Stephanie has some sympathy with workplace pensions
Pension providers are not entirely to blame – they often work in the dark as they do not know when a member wants to leave the workforce or how they plan to manage their money in retirement.
But how many people access their pension pot without taking their tax free cash first?
If I was working for an employer who was in a workplace pension using this strategy, I would want to know why there was no cash in the glidepath, why I was having to cash out of bonds in 2022 if I wanted to take my tax free cash.
To my mind, the winners in workplace pensions are predictable. They are the ones who have looked at the risks savers should be taking and opted to take them and they’ve looked at the risks savers should not be taking – and avoided them.
Why the VFM Framework would help
After 10 years of auto-enrolment we are beginning to get a picture of who is doing well and who is not.

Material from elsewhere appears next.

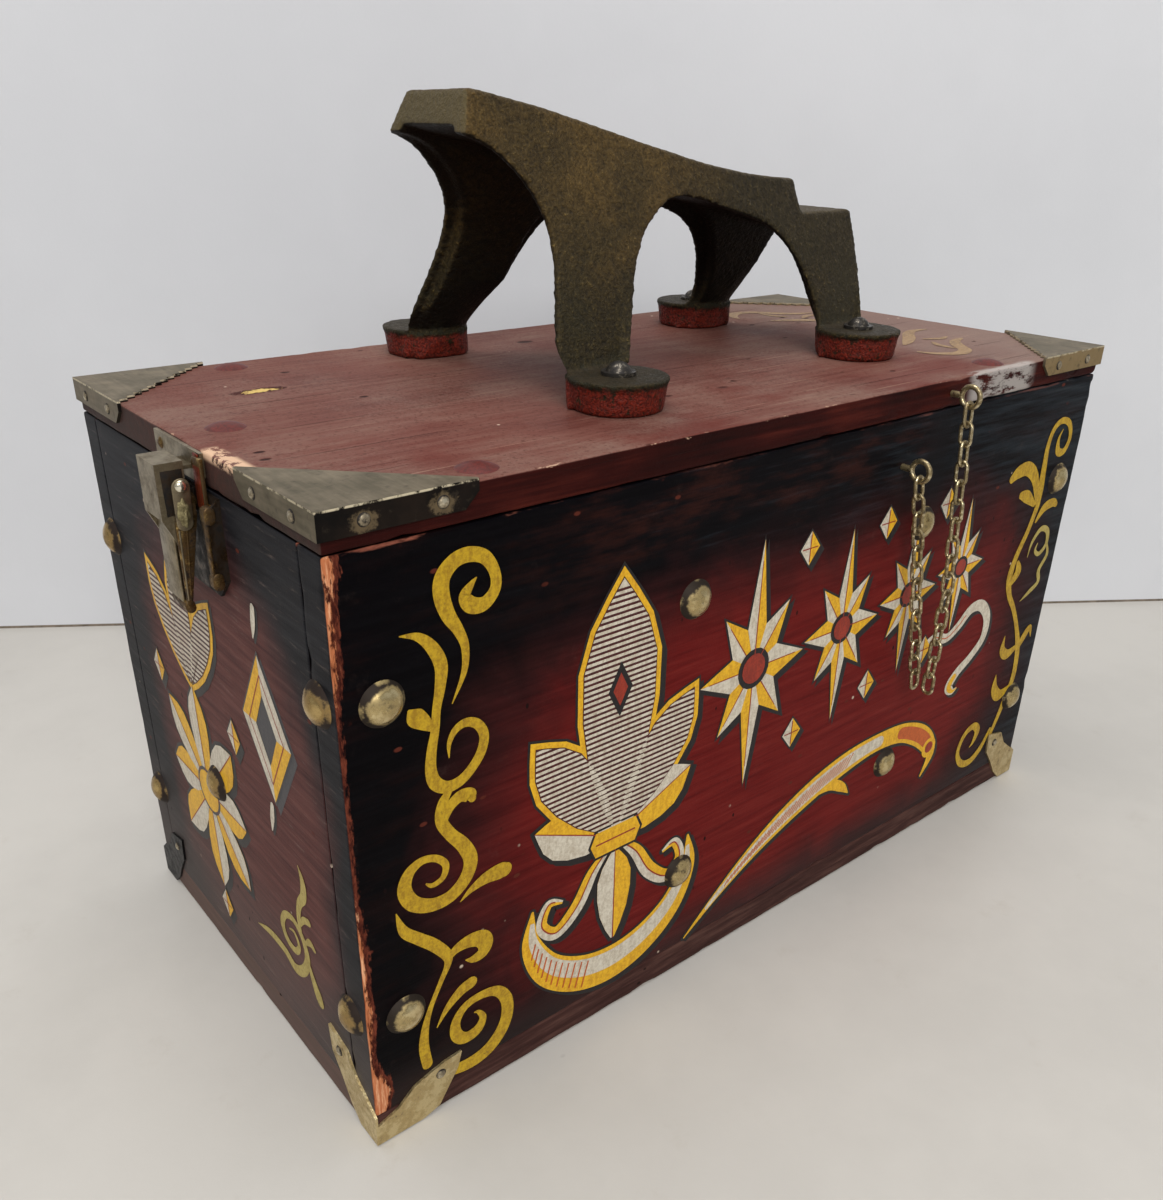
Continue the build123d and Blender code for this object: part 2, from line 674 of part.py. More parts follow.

The VFM Framework that the Government is consulting on , is not designed to tell employers what to do but to tell them what has happened – so they can answer the question that Callum is suggesting staff ask.
The VFM Framework will flag organizations that charge too much, have ineffective service and who fail to help in the process of getting adequate, fair and predictable pensions by consistently delivering under-sized pension pots to their savers.
While I believe that most questions employers will get will be around the size of pots, high charges and poor service can be predictors that all is not right.
By providing employers with the basic understanding of how their workplace pension is doing, the DWP is hoping to make outcomes of saving more predictable and less a game of roulette. People need to get more for their money. That means helping workplace pensions that do well take over those that don’t. It’s tough, but if we want our pensions out of the Casino, we can’t go on like this.
Surely the AgeWage score is based on IRR which is enhanced by lower charging in traditional models. Why is it suddenly the fashion to compare a component (VFM)of a measure and not the effect of the whole?